The choice is yours.
Jim
 
As a pistol only loader, I do it for 38 Special. But mostly because I buy my brass new, or from Winchester White Box factory ammo. So I only have a couple types. Otherwise, if I had a bunch of range brass, I probably wouldn't bother. I do believe it gives me a more consistent product. Which is important in action shooting sports when you've made ammo that is just above Power Factor.

The only other instance where it concerns me is with full throttle 9mm ammo. The 9mm has such a small internal space, that different brass can make a considerable difference in pressures. When I load to the top of the scale, I stick with the same brass every time.
 
Depending on the application, it can be very important. Personally, I only do it for my precision rifle ammo, and here is an example of why:

For my 243, I use Winchester cases. The lot of brass I have varies in weight from 158 grains up to 162.5 grains, a 2.8% difference.

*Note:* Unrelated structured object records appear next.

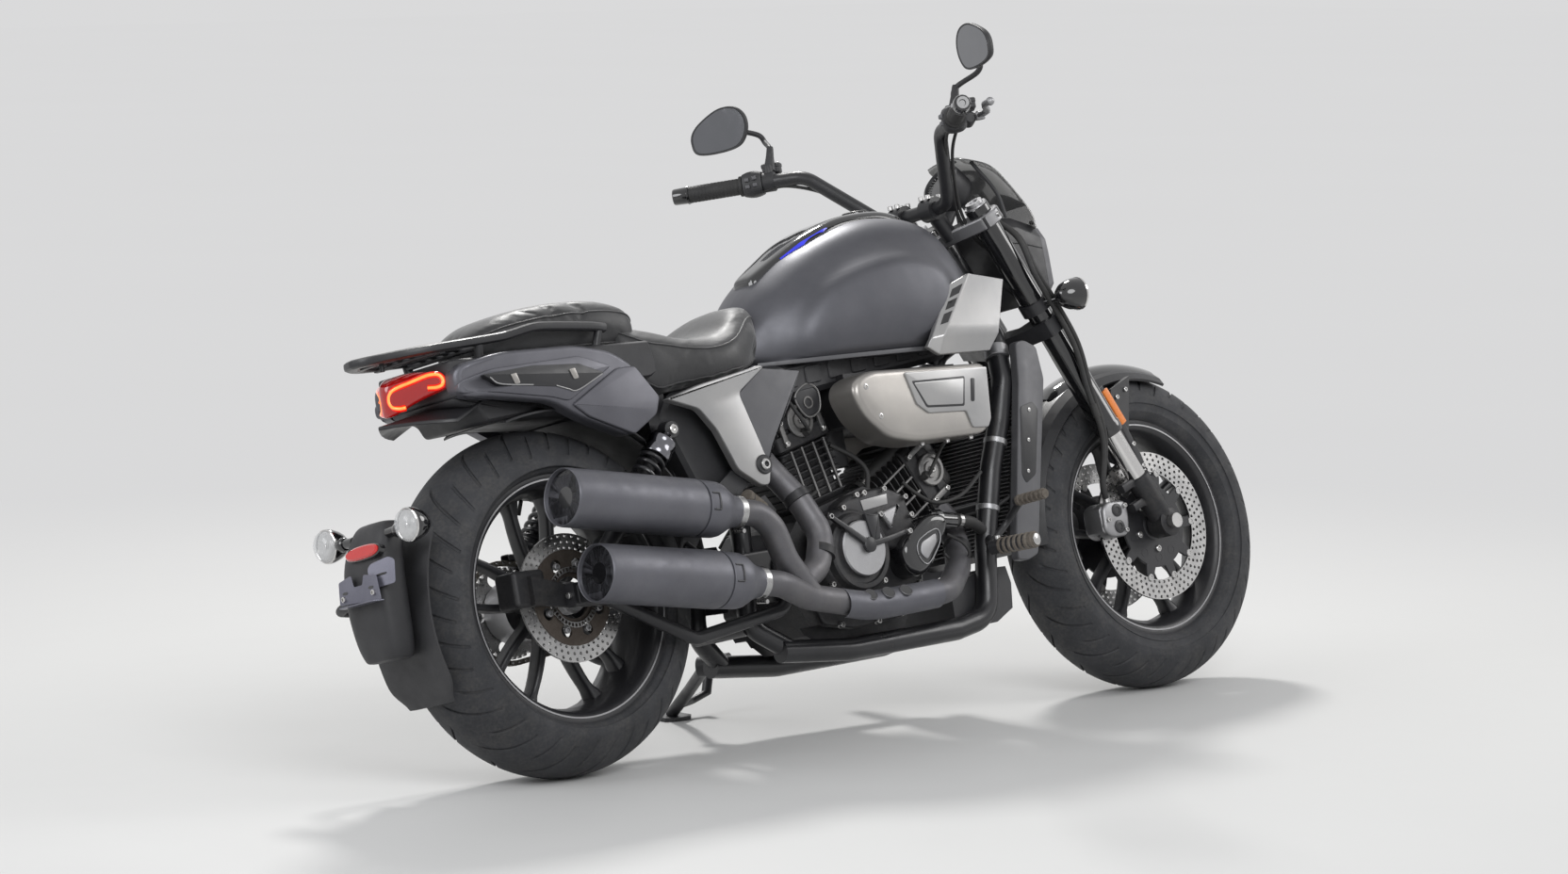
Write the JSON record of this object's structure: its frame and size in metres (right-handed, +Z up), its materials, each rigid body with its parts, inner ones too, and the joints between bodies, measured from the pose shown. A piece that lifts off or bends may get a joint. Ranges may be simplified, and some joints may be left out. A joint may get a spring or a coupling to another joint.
{
  "type": "cruiser motorcycle",
  "caption": "Cruiser motorcycle with an open V-twin engine, stacked mufflers on its right and a rear rack, leaning on its side stand.",
  "frame": {"origin": "centre of the footprint of the bounding box, on the floor, with the machine leaning on its side stand", "axes": "+X forward, +Y to the rider's left, +Z up from the floor"},
  "size_m": [2.33, 0.9686, 1.3887],
  "materials": {
    "alloy": "cast alloy, clear coated",
    "bare_steel": "ground steel",
    "black_metal": "satin black powder coat",
    "black_plastic": "moulded black plastic",
    "clear_lens": "clear lamp lens",
    "exhaust": "matte heat-proof dark grey",
    "gloss_black": "gloss black plastic",
    "grey_plastic": "painted grey plastic",
    "red_lens": "red lamp lens",
    "rubber": "grip rubber",
    "seat_cover": "black seat leather",
    "silver_trim": "silver painted trim",
    "smoked_screen": "smoked screen",
    "tank_paint": "matte metallic gunmetal",
    "tyre": "ribbed road tyre with blue-grey sidewalls"
  },
  "bodies": {
    "chassis": {"airbox": "black_plastic", "airbox_covers": "silver_trim", "belly_pan": "black_plastic", "crankcase": "black_metal", "cylinders": "black_metal", "drive_chain": "bare_steel", "engine_covers": "alloy", "exhaust_pipes": "exhaust", "foot_pegs": "rubber", "frame": "black_metal", "fuel_tank": "tank_paint", "luggage_rack": "black_metal", "muffler_hanger": "black_metal", "mufflers": "exhaust", "passenger_seat": "seat_cover", "plate_carrier": "black_plastic", "radiator_core": "black_metal", "radiator_shrouds": "grey_plastic", "rear_axle": "bare_steel", "rear_caliper": "alloy", "rear_indicators": "black_plastic", "rider_seat": "seat_cover", "shocks": "black_metal", "side_covers": "silver_trim", "swingarm": "alloy", "tail_deck": "black_plastic", "tail_lamp": "red_lens", "tail_panels": "grey_plastic", "tank_console": "gloss_black", "tank_scoops": "silver_trim"},
    "steering": {"steering_clamps": "black_metal", "fork_legs": "black_metal", "front_axle": "bare_steel", "handlebar": "black_metal", "grips": "rubber", "bar_controls": "black_plastic", "mirrors": "black_plastic", "headlight_shell": "black_plastic", "headlight_lens": "clear_lens", "fly_screen": "smoked_screen", "instrument": "black_plastic", "front_indicators": "clear_lens", "front_fender": "black_plastic", "front_calipers": "alloy"},
    "front_wheel": {"front_tyre": "tyre", "front_rim": "black_metal", "front_discs": "bare_steel"},
    "rear_wheel": {"rear_tyre": "tyre", "rear_rim": "black_metal", "rear_disc": "bare_steel", "rear_sprocket": "bare_steel"},
    "side_stand": {"side_stand": "black_metal"},
    "fuel_cap": {"fuel_cap": "gloss_black"}
  },
  "joints": [
    {"name": "steering_turn", "type": "hinge", "parent": "chassis", "child": "steering", "pos_m": [0.51353, -0.06721, 0.80634], "axis": [-0.4797, 0.2196, 0.8495], "range_deg": [-35, 35]},
    {"name": "front_wheel_spin", "type": "hinge", "parent": "steering", "child": "front_wheel", "pos_m": [0.83998, -0.1937, 0.31709], "axis": [-0.0001, 0.9681, -0.2504], "continuous": true},
    {"name": "rear_wheel_spin", "type": "hinge", "parent": "chassis", "child": "rear_wheel", "pos_m": [-0.72502, -0.19345, 0.31895], "axis": [-0.0001, 0.9681, -0.2504], "continuous": true},
    {"name": "side_stand_fold", "type": "hinge", "parent": "chassis", "child": "side_stand", "pos_m": [-0.22013, -0.07753, 0.13581], "axis": [-0.4613, 0.8749, -0.1473], "range_deg": [0, 139.4]},
    {"name": "fuel_cap_lid", "type": "hinge", "parent": "chassis", "child": "fuel_cap", "pos_m": [0.26836, -0.01893, 0.99317], "axis": [-0.0001, 0.9681, -0.2504], "range_deg": [0, 85]}
  ]
}
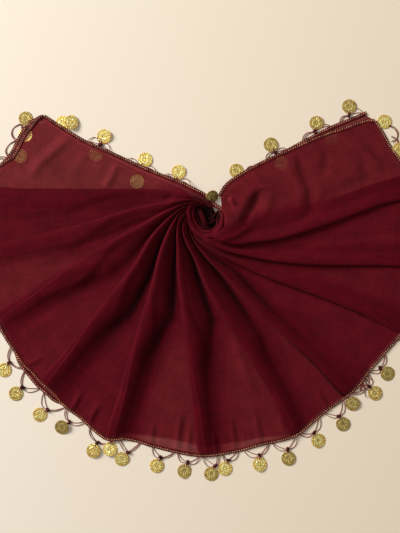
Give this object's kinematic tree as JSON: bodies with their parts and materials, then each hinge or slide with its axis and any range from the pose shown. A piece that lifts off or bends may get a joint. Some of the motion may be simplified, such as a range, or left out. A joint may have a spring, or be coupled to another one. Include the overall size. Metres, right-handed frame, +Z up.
{
  "type": "coin hip scarf",
  "caption": "Sheer hip scarf laid out as a fan: a doubled chiffon cloth drawn into a pinwheel of pleats round an open eye, with a crochet hem, thread loops and coins.",
  "frame": {"origin": "middle of the bounding box on the surface that the scarf lies on", "axes": "+X to the right of the picture, +Y to its top, +Z up out of the surface"},
  "size_m": [0.6718, 0.4845, 0.0149],
  "materials": {
    "chiffon": "sheer matte weave",
    "thread": "crochet thread",
    "gold": "embossed, bright"
  },
  "bodies": {
    "root": {"band_bottom_1": "thread", "band_bottom_2": "thread", "band_bottom_3": "thread", "band_bottom_4": "thread", "band_left": "thread", "band_right": "thread", "band_top_left": "thread", "band_top_right": "thread", "band_under_left": "thread", "band_upper_right": "thread", "coin_01": "gold", "coin_02": "gold", "coin_03": "gold", "coin_04": "gold", "coin_05": "gold", "coin_06": "gold", "coin_07": "gold", "coin_08": "gold", "coin_09": "gold", "coin_10": "gold", "coin_11": "gold", "coin_12": "gold", "coin_13": "gold", "coin_14": "gold", "coin_15": "gold", "coin_16": "gold", "coin_17": "gold", "coin_18": "gold", "coin_19": "gold", "coin_20": "gold", "coin_21": "gold", "coin_22": "gold", "coin_23": "gold", "coin_24": "gold", "coin_25": "gold", "coin_26": "gold", "coin_27": "gold", "coin_28": "gold", "coin_29": "gold", "coin_30": "gold", "coin_31": "gold", "coin_32": "gold", "coin_33": "gold", "coin_34": "gold", "coin_35": "gold", "coin_36": "gold", "coin_37": "gold", "coin_38": "gold", "coin_39": "gold", "coin_40": "gold", "coin_41": "gold", "coin_42": "gold", "hidden_coin_1": "gold", "hidden_coin_2": "gold", "hidden_coin_3": "gold", "hidden_coin_4": "gold", "hidden_coin_5": "gold", "under_cloth": "chiffon", "upper_cloth": "chiffon"}
  },
  "joints": []
}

While 2.8% may not seem like a big number, look at it from a muzzle velocity standpoint when shooting at longer distances. Using the ballistics calculator on my phone here, a 2.8% reduction in MV at 600 yards results in the hit being 5 inches higher/lower than it should be (yes, I realize it is not a 100% direct correlation between case volume and MV, but for arguments sake, let's assume it is close enough to illustrate why a 2.8% difference matters). And that is only 600 yards, the drop gets exponentially bigger as the distance increases.

To truly illustrate the importance, go weigh a random 243 Win case. I only use Winchester cases so I have nothing else to go on, but if a Remington case weighs 166 grains, double 2.8% to 5.6%.

So if shooting at 100 yards and going for minute of deer, I admit that sorting and weighing cases is not a good use of time. But when shooting at distance where accuracy is your goal, that 5 inch miss is the difference between punching X's and winning, and shooting a bunch of 9s and coming in 20th.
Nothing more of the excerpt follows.